>So here is my plan. I'm going to set a double screen between this hive and another. (This one on top) and leave them for awhile. How long you think? And if this one does have a laying worker, would I still need to shake them out. Or just wait for all these drones to hatch and see if there is more.
I have tried many methods to resolve laying workers. Some of them work some of the time. Most of them fail most of the time. The simplest and most practical solution is to take the laying worker hive and move it. Then shake them all out on the ground in front of your other hives. Either put the empty frames on other hives or put them in the freezer to kill the drone brood and THEN put them in other hives. This is the simplest, most straightforward, most foolproof thing to do with a laying worker hive. Later you can split one of your srtronger hives and then you'll have another hive again.
If you really want to waste a lot of time and effort resolving the laying worker scenerio here are the things I have done that sometimes work.
1) Put a frame of worker brood in and see if they will raise a queen. Occasionally they do. Usually they don't.
2) Put a queen cell in (either a frame from a hive trying to supercede or swarm or one that you made by queen rearing techniques). Sometimes they will let the queen emerge. Usually they will tear it down.
3) Put a virgin queen in. Just smoke it heavily and run her in. Sometimes they will accept her. Usually they will ball her.

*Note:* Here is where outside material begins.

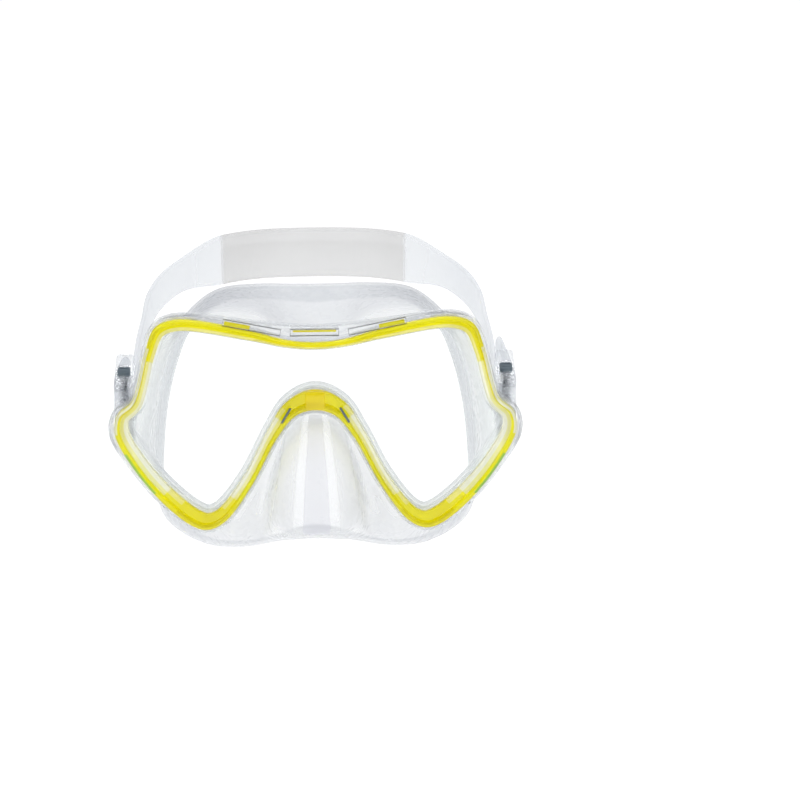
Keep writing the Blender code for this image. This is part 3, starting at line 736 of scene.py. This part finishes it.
def make_snaps():
    """The ring's snap tabs in the windows, the block over the nose, and the catches beside it."""
    along, above, half_x, half_z = SIDE_TAB
    for window, name in zip(RAIL_WINDOWS[1:], ("right", "left")):
        x, z, tilt = window[0], window[1], window[4]
        tab = (x + math.copysign(along, x), z + above, half_x, half_z, tilt)
        tilted_block(f"ring_tab_{name}", tab, FRAME_FRONT + TAB_SUNK, FRAME_FRONT + TAB_BACK, YELLOW,
                     "mask", bevel=0.3)
    above, half_x, half_z = MIDDLE_TAB
    tab = (0.0, RAIL_WINDOWS[0][1] + above, half_x, half_z, 0.0)
    tilted_block("ring_tab_middle", tab, FRAME_FRONT + MIDDLE_SUNK, FRAME_FRONT + TAB_BACK, AMBER,
                 "mask", bevel=0.2)
    low = (-NOSE_BLOCK_HALF_X, RING_FRONT - NOSE_BLOCK_PROUD, NOSE_BLOCK_Z[0])
    high = (NOSE_BLOCK_HALF_X, -GAP - 0.1, NOSE_BLOCK_Z[1])
    block("nose_block", low, high, AMBER, "mask", bevel=NOSE_BLOCK_BEVEL)
    x, z, half_x, half_z, tilt = CATCH
    for name, side in SIDES.items():
        slit = (side * x, z, half_x, half_z, side * tilt)
        tilted_block(f"nose_catch_{name}", slit, RING_FRONT - CATCH_PROUD, RING_FRONT + CATCH_BACK,
                     GREY, "mask", bevel=0.15)


# ---------------------------------------------------------------- skirt

def seal_depth(x, z):
    """Depth of the wearer's face where the seal touches it."""
    return SEAL_DEPTH + SEAL_SWEEP * (x / SWEEP_X) ** 2 + SEAL_LEAN * (max(z, 0.0) / LEAN_Z) ** 2


def seal_edge(i):
    """The end of a column of stations: the roll behind its fold, and the edge of its lip."""
    fold_x, fold_z = SEAL[i]
    fold = Vector((fold_x, seal_depth(fold_x, fold_z), fold_z))
    inwards = Vector((-fold_x, 0, SEAL_MIDDLE_Z - fold_z)).normalized()
    length = SEAL_LIP + (SEAL_LIP_SIDE - SEAL_LIP) * fold_x / SEAL_HALF_X
    if i >= POCKET_START:
        length *= NOSE_LIP
    lip = fold + inwards * length
    lip.y = seal_depth(lip.x, lip.z) + LIP_BACK
    back = fold + inwards * SEAL_ROLL[0]
    back.y = fold.y + SEAL_ROLL[1]
    return [back, lip]


def wall_stations():
    """Rings of stations of the skirt's outer surface, from the frame back to the edge of the sealing lip."""
    loop = spline(mirrored(OUTLINE), 1)
    normals = outward(loop)
    columns = []
    for i in range(len(OUTLINE)):
        point = (*loop[i], *normals[i])
        x, z = offset(point, WALL_INSET - OUTLINE[i][2])
        fold_x, fold_z = SEAL[i]
        start = Vector((x, FRAME_DEPTH + WALL_START, z))
        fold = Vector((fold_x, seal_depth(fold_x, fold_z), fold_z))
        if i >= POCKET_START:
            tx, tz = offset(point, POCKET_TURN[0])
            turn = Vector((tx, FRAME_DEPTH + POCKET_TURN[1], tz))
            middle = [turn] + [Vector(p) for p in POCKET[i - POCKET_START]]
        else:
            tuck = max(0.0, min(1.0, (x - fold_x) / TUCK_WIDTH))
            middle = []
            for back, wide, tucked in WALL_SHAPE:
                step = start.lerp(fold, wide + (tucked - wide) * tuck)
                step.y = start.y + (fold.y - start.y) * back
                middle.append(step)
        columns.append([Vector((x, FLANGE_DEPTH - GAP, z)), start, *middle, fold, *seal_edge(i)])
    return [mirrored([tuple(column[k]) for column in columns]) for k in range(len(columns[0]))]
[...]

4) Put a laying worker hive over an queenright hive on a double screen board (as you are proposing). After about a week, do a newspaper combine. Usually they will accept the queen. Sometimes they will kill the queen in the queenright hive and you now have a very large laying worker hive.
5) Put a laying worker hive over a queenright hive on a double screen board (as you are proposing) and after about a week, shake the laying worker hive out in front of the queen right hive. This almost always works.
6) Make a queenright nuc from a queen and some brood from a queenright hive. Put the nuc over a double screen board over the laying worker hive. After a week do a newspaper combine. Usually this works. Sometimes they kill the queen.
7) Put a frame of emerging brood with a queen in a push in cage in the laying worker hive. After a week or so release her. This usually works. Sometimes they will kill the queen.
>Do you think the drone cells will stop after the scent of a queen get purged through this box?
No. Not until they are combined. The QMP from the queen won't get through the doublescreen (it is passed from probiscus to probiscus). A few other queen pheromones will waft through. I don't think they will supress the laying workers.
>Or perhaps after placing these on top, just let them do there thing untill no more bees in there, then merge the combs. Perhaps some, most of the workers might actually drift into the lower box.
They may drift to the queenright hive. A lot of workers in laying worker hives do.